Not long after my first Code4Lib article I had another idea to run by the team there, and elected to see if my paper looking at events in the PREMIS metadata standard would be of interest to them and the readership.
My paper PREMIS Events Through an Event-sourced Lens was published April this year.
The prologue to the paper probably describes it best:
The PREMIS metadata standard is widely adopted in the digital preservation community. Repository software often include fully compliant implementations or assert some level of conformance. Within PREMIS we have four semantic units, but “Events”, the topic of this paper, are particularly interesting as they describe “actions performed within or outside the repository that affects its capability to preserve Objects over the long term.” Events can help us to observe interactions with digital objects and understand where and when something may have gone wrong with them. Events in PREMIS, however, are slightly different to events in software development paradigms, specifically event driven software development – though similar, the design of PREMIS event logs does not promote their “being complete” nor their consumption and reuse; and so, learning from logs in event driven software development, may help us to simplify the PREMIS data model; plug identified gaps in implementations; and improve the ability to migrate digital content in future repositories.
It was inspired by my interest in event-driven software practices. While it’s not a paradigm I have had the opportunity to implement yet, it is a paradigm I have studied in previous roles and still consider a potentially important way of describing the life of digital objects.
Event sourcing is a software development methodology that provides a mechanism of persisting data that focuses on recording what has happened rather than how things are; rather than storing current state, event sourcing maintains “state mutations” as separate records called “events” — Alexey Zimarev https://www.eventstore.com/blog/what-is-event-sourcing
Events in the software development methodology are stored on a rolling basis and events are first class citizens of the systems that implement them. Events only describe what has happened so analyzing impact is usually done by processing the events at a later date, e.g. to understand the number of widgets in stock on a sales platform you would process all the events one by one, and increment or decrement the total number for each replenishing or sales event that you come across.
PREMIS (events) sit somewhere between the event-sourced paradigm and CRUD (Create, Read, Update, Delete). They feel much more static in the systems that use them and their representations are also fairly static (XML is about as structurally fixed as you can imagine). “Events” have to be consciously written into processing routines, and deciding when to output an event is an act of design (and requires its existence in the PREMIS data dictionary). PREMIS tends to be stored and is rarely looked at after a file has been processed into some sort of archival package.
With a few changes to how the PREMIS standard is implemented I feel it would be possible to make the standard much more dynamic.
The paper was fun to think about and write, and I hope you all get the opportunity to read through it.
There hasn’t been a huge wave of comment on the paper yet, and I’d love to see and engage in a bit more.

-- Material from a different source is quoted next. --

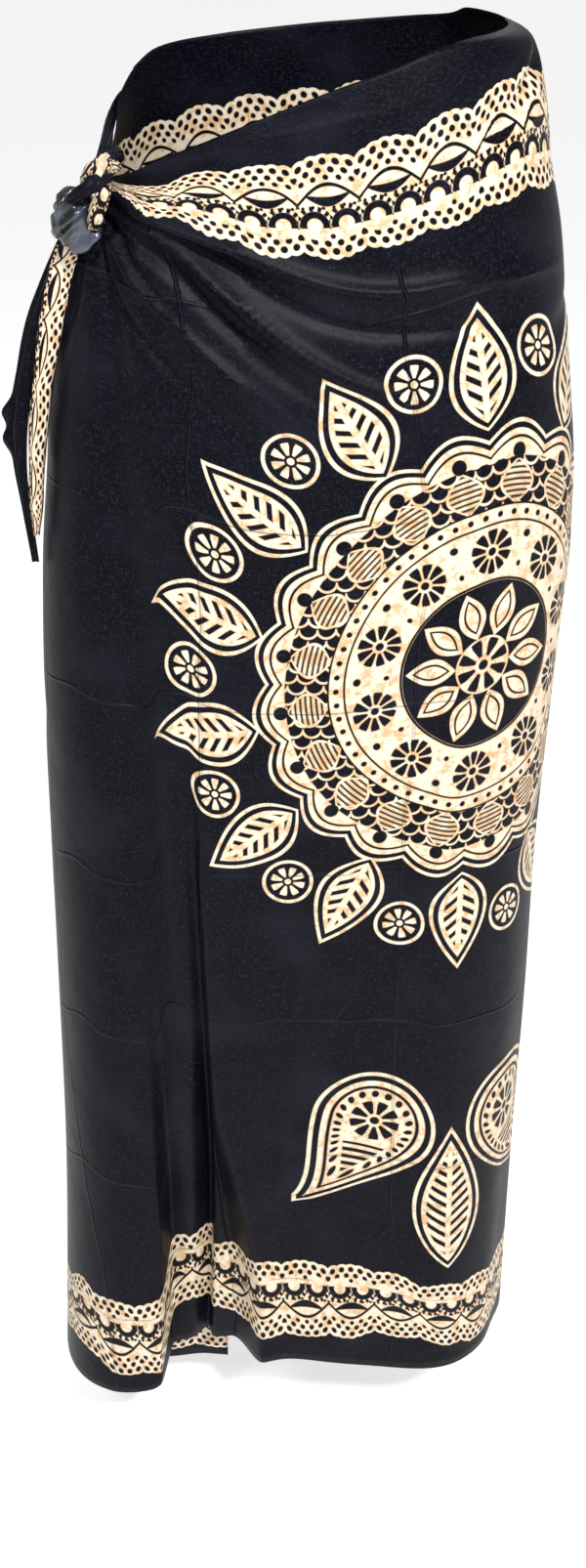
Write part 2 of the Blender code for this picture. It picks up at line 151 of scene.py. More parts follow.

The paper is the result of a good number of years now looking at preservation metadata and how it is recorded and trying to find ways of simplifying it to provide more incentives to make it more complete, and to find compelling ways of consuming and representing it to the end user.
While some of the suggestions in the paper require some quite big changes there are also some suggestions that I think help modernize how PREMIS achieves its goal – the discussion around conformance, for example, was an important one for me to reflect on. Conformance in PREMIS means capturing event data, but at the highest level of conformance this data needs to be in a PREMIS “schema” that doesn’t require further “mapping or conversion”.
In a world where data can be represented many different ways and indeed, many developers want to be able to access data in many different representations, aligning structure with conformance is a mistake. Emphasis should be placed on incentivising collecting and storing event data and ensuring data can be output in a PREMIS compatible way, but not forcing the PREMIS representation to exist. This at the very least doubles the data footprint, or doubles the processing efforts if developers want to convert PREMIS into something else.
A similar description exists in a paper by Rob Sharpe of Tessella from 2013: https://www.dpconline.org/docs/miscellaneous/events/850-premismets-sharpe/file and I think we’re fairly aligned, but I would go further and not impose PREMIS at the database schema level at all and instead create a logical schema to be applied when data is output — the same way content negotiation is used in linked open data. You could imagine a cURL request for all information about a collection ‘X’:
curl -H 'Accept: application/premis+json; \
I want to thank Rob for his 2013 thoughts as they have always been in my mind when thinking about the different repository solutions I have worked on.
I am sure there are some opinions about my Code4Lib article on PREMIS events through and event sourced lens. I’d love to hear them! Part of my process of improving the solutions I work on is putting this type of publication out there and listening to and learning from the comments to understand what type of course corrections I may need to make.
Read more in Code4Lib issue 56: https://journal.code4lib.org/articles/17264
There’s one challenge that the paper doesn’t make explicit, and that is the question, “how dynamic is digital preservation?” I attempt to describe a very dynamic approach to maintenance of digital objects using event sourcing and the PREMIS model. I look at events as living, constantly happening things but what if our field is less dynamic than that? It may very well be, but then, I don’t think that conversation is being had anywhere. If digital preservation is not a dynamic field then I think we can start to look at simplifying repository software and our records about digital objects in different ways. That’s another conversation I’d love to have somewhere down the line.